Rows from a dataset
>> Start

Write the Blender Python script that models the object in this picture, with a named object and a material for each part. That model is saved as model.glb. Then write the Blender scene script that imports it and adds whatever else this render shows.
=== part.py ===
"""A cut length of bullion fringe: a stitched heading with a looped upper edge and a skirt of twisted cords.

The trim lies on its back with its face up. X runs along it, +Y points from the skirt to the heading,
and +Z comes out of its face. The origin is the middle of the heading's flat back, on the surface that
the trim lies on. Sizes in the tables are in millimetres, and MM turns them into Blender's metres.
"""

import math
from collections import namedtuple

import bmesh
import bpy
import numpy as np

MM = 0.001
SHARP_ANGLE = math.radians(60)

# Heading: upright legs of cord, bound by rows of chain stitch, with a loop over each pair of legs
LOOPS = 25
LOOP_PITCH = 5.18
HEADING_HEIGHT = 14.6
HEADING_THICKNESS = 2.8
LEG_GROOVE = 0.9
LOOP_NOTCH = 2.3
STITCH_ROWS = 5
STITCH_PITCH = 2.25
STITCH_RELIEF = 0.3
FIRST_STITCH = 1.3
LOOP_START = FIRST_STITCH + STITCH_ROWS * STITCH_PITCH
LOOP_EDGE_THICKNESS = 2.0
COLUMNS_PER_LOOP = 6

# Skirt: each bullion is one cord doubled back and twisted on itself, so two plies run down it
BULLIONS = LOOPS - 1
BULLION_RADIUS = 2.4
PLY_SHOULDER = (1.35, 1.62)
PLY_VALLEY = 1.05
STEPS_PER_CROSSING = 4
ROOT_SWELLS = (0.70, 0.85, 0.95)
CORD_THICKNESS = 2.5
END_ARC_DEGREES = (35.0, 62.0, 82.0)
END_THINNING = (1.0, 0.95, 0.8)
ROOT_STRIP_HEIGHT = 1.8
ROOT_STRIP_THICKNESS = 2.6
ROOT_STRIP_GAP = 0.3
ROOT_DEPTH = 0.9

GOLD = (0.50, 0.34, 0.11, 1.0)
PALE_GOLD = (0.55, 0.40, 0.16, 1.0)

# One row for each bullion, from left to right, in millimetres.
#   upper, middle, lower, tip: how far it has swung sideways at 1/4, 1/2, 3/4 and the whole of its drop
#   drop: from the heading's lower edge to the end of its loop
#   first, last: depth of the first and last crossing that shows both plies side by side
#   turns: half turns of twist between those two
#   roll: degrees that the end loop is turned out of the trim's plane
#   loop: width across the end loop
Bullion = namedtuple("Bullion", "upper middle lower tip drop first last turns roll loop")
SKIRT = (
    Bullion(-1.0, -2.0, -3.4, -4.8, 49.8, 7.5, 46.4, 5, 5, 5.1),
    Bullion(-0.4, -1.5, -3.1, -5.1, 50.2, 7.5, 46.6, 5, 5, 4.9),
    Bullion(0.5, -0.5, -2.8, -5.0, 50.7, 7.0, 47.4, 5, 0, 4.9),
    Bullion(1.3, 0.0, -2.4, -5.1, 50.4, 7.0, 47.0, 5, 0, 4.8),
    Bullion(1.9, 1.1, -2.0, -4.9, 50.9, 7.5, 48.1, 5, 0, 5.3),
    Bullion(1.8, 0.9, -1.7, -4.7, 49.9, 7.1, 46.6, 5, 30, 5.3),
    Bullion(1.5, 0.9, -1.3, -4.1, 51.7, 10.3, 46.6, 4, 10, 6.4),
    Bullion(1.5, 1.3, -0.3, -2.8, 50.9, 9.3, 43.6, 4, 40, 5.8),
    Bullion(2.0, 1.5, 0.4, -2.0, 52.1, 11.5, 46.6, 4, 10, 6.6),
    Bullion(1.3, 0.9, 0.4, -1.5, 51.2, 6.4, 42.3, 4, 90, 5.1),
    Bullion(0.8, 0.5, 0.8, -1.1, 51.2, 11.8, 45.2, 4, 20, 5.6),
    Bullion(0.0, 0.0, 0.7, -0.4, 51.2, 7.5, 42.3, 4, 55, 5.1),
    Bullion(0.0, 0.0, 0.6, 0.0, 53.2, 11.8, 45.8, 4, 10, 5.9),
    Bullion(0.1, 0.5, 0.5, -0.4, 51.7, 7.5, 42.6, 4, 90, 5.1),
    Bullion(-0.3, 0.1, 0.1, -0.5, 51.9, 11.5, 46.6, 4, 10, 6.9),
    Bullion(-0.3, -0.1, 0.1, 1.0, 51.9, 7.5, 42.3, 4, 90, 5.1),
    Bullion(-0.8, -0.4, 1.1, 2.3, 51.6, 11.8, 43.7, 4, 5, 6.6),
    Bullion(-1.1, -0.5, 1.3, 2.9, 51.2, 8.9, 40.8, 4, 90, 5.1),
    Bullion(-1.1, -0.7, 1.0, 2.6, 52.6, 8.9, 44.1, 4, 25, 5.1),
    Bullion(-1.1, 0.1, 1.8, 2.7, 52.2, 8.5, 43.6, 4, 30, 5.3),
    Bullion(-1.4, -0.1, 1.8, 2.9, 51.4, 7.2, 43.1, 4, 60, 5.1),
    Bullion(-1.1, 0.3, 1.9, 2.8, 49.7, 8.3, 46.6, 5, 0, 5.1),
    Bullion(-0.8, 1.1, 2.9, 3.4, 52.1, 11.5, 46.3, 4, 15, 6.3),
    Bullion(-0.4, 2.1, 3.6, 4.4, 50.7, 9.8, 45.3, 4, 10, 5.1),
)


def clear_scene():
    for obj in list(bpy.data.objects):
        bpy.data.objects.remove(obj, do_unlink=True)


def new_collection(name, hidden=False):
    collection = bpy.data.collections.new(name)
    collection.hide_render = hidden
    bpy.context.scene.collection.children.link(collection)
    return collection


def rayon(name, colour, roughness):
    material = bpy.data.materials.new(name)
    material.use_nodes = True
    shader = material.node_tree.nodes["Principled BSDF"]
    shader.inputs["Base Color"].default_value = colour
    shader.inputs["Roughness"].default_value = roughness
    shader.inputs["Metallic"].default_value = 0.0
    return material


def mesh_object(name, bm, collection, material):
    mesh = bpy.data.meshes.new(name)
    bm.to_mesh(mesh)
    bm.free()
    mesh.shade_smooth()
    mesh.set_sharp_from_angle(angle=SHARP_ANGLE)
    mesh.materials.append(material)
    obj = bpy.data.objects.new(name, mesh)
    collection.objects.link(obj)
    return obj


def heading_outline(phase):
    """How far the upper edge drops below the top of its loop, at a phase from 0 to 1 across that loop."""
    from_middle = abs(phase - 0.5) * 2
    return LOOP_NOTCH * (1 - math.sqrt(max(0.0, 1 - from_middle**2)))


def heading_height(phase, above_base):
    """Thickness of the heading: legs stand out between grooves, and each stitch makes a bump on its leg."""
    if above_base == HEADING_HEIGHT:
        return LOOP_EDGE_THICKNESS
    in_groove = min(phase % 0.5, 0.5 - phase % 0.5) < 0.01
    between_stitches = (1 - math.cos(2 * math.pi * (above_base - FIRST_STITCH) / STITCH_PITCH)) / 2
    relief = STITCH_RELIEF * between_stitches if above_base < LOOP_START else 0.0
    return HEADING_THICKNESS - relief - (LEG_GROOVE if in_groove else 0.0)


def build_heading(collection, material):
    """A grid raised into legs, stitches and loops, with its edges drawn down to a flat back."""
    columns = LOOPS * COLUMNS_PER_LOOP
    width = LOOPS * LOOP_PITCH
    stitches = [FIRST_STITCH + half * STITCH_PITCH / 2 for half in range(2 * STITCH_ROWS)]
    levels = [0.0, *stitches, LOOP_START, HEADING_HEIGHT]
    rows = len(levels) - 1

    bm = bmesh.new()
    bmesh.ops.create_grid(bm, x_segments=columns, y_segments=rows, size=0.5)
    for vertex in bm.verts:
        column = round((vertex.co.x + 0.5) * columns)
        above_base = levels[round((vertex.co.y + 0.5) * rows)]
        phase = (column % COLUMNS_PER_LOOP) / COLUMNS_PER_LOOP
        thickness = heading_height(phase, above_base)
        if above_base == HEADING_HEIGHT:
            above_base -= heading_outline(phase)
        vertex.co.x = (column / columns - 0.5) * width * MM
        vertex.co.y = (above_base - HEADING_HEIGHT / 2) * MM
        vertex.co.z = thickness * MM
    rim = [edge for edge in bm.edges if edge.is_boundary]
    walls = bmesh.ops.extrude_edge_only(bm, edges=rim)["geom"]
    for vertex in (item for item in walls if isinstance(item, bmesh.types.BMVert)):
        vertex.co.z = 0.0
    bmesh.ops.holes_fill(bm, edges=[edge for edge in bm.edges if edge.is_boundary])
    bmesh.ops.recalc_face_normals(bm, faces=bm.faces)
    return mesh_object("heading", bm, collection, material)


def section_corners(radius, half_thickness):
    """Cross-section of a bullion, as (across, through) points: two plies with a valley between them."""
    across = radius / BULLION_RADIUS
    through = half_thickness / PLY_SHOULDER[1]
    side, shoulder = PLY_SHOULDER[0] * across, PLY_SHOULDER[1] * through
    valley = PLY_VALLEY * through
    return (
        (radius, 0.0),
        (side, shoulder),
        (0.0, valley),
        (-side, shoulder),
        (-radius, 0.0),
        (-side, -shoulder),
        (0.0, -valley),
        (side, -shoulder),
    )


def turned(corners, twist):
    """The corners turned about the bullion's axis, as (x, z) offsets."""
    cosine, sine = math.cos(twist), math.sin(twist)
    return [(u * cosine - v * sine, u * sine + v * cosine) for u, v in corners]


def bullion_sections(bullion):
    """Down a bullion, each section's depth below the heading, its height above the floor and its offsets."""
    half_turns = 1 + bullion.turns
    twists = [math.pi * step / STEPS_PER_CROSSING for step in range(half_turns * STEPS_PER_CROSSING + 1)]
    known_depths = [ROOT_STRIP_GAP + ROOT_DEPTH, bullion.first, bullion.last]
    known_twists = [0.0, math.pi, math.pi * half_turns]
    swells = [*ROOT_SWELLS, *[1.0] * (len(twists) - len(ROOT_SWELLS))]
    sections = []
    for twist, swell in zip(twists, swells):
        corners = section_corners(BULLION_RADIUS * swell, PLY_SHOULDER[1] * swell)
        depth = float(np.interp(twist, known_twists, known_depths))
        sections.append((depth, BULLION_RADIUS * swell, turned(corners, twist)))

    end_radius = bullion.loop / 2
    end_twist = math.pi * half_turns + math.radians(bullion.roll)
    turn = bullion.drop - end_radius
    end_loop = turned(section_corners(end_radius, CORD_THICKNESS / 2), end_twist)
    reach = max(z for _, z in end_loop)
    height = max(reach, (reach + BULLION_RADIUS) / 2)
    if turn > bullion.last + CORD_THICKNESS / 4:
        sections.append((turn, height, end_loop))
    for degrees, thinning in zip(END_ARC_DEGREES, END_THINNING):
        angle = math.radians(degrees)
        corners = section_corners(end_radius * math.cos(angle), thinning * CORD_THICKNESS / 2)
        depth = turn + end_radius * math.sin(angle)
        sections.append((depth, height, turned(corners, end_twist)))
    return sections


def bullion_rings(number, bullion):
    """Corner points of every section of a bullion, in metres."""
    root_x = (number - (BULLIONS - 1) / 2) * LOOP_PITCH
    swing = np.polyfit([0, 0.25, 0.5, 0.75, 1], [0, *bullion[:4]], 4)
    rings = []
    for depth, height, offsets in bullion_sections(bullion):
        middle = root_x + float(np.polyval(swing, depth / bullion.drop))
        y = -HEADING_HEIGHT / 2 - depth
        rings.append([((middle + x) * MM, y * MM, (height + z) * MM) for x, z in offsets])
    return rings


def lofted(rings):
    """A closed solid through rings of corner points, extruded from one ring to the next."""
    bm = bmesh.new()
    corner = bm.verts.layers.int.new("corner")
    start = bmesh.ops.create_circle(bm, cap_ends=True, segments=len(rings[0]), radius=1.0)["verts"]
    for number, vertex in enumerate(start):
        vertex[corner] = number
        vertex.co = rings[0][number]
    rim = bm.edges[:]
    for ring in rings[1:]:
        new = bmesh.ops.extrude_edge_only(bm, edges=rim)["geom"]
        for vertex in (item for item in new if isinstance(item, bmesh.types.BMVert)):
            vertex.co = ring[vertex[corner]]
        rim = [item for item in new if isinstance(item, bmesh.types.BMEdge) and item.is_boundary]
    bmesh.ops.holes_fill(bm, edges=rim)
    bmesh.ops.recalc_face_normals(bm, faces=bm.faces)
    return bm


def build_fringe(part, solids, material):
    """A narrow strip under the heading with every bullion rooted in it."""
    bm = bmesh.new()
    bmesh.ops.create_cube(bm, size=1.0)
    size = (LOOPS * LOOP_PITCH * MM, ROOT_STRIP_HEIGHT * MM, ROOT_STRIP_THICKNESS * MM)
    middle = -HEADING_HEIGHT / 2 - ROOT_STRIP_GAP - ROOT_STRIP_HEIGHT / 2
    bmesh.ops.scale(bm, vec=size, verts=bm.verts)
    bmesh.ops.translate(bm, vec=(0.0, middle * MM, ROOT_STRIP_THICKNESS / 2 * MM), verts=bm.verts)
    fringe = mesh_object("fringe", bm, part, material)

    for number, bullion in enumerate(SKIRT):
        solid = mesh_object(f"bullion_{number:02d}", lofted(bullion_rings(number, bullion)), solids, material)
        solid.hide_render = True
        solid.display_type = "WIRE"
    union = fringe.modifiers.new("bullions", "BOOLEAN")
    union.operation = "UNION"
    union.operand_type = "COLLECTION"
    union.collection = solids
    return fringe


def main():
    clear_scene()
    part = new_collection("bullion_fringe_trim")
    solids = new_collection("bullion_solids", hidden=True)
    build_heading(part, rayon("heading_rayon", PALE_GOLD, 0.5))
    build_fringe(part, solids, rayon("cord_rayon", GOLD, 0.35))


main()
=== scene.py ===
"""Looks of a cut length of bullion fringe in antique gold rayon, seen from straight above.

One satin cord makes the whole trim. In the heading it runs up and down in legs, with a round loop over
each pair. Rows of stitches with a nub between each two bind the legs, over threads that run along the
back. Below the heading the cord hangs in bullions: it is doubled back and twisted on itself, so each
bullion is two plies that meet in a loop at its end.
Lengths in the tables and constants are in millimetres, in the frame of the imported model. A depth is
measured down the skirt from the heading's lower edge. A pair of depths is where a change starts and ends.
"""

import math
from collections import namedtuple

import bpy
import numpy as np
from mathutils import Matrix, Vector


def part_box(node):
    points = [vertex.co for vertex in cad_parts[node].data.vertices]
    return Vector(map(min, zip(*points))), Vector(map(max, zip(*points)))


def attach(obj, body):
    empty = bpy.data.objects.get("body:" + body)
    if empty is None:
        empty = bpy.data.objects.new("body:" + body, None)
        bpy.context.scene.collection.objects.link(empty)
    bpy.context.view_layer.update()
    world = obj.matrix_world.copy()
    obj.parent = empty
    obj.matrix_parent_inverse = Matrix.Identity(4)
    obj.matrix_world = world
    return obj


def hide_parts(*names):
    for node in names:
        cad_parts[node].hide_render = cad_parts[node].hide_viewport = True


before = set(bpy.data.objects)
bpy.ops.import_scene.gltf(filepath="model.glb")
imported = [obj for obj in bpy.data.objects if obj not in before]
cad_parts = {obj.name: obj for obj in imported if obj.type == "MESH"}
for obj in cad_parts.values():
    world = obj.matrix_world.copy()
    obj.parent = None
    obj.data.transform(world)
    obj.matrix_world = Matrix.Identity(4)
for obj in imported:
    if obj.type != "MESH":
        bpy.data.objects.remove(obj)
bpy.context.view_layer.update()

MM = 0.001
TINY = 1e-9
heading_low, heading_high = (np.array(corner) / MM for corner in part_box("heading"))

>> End
>> Start

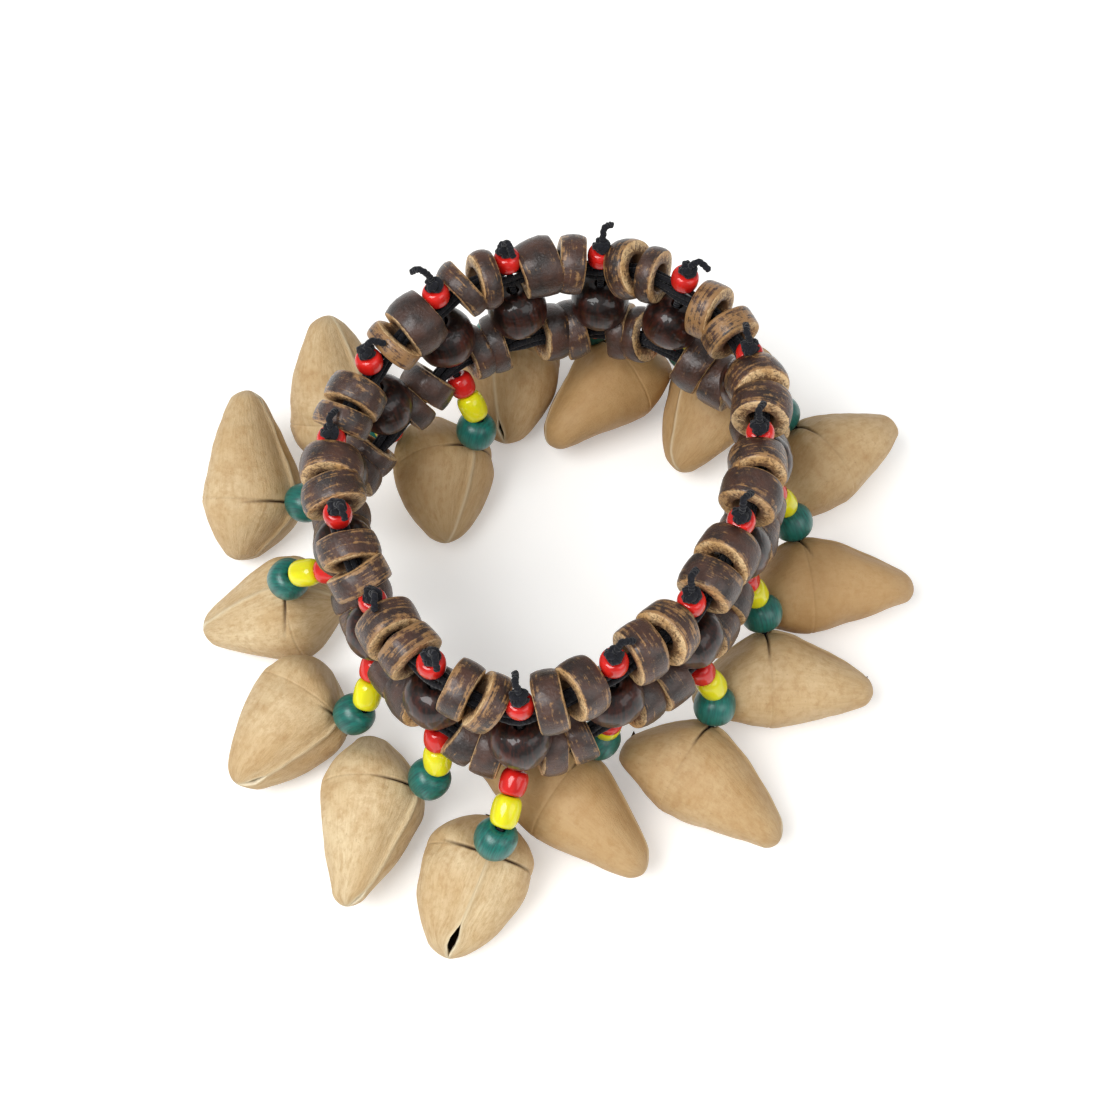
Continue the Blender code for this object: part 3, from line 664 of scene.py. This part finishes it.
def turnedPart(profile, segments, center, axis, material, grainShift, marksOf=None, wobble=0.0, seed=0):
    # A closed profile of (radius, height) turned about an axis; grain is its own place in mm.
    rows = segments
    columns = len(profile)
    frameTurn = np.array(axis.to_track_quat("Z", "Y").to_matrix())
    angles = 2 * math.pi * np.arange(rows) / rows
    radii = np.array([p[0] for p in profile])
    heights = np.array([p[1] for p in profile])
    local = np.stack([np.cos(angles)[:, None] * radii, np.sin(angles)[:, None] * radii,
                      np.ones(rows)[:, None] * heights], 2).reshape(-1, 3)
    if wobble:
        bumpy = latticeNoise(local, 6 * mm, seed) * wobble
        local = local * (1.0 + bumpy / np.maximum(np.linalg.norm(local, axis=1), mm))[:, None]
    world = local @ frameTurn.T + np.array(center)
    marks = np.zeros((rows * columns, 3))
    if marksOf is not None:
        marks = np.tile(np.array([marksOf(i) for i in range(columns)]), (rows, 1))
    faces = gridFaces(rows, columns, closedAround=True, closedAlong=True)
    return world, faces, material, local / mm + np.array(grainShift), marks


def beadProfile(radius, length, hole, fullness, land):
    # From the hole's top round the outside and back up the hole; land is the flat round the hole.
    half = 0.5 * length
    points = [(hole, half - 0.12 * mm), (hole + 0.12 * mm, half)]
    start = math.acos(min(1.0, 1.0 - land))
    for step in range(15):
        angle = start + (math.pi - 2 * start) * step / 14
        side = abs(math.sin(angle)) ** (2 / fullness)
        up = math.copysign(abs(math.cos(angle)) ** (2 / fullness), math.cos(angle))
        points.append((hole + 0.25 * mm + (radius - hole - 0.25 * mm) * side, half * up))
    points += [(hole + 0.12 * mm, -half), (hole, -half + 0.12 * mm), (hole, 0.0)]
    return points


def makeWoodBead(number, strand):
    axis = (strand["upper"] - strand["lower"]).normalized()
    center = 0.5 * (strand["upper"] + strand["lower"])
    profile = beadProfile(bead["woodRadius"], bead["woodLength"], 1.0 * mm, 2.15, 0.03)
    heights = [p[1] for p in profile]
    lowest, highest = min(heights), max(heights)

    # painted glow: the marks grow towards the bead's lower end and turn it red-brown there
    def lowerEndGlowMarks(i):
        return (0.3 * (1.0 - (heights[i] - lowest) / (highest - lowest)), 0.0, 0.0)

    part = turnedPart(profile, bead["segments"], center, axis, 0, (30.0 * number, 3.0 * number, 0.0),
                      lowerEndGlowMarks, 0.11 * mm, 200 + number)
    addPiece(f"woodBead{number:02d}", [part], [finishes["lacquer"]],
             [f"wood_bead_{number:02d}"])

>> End

- **WHAT YOU HAVE TO DO**
Extract and reproduce exactly the lines opening with the line containing "for number, bullion" and closing with the line containing "from straight above.", inclusive.

- **SOLUTION FOR THIS PROBLEM**
    for number, bullion in enumerate(SKIRT):
        solid = mesh_object(f"bullion_{number:02d}", lofted(bullion_rings(number, bullion)), solids, material)
        solid.hide_render = True
        solid.display_type = "WIRE"
    union = fringe.modifiers.new("bullions", "BOOLEAN")
    union.operation = "UNION"
    union.operand_type = "COLLECTION"
    union.collection = solids
    return fringe


def main():
    clear_scene()
    part = new_collection("bullion_fringe_trim")
    solids = new_collection("bullion_solids", hidden=True)
    build_heading(part, rayon("heading_rayon", PALE_GOLD, 0.5))
    build_fringe(part, solids, rayon("cord_rayon", GOLD, 0.35))


main()
=== scene.py ===
"""Looks of a cut length of bullion fringe in antique gold rayon, seen from straight above.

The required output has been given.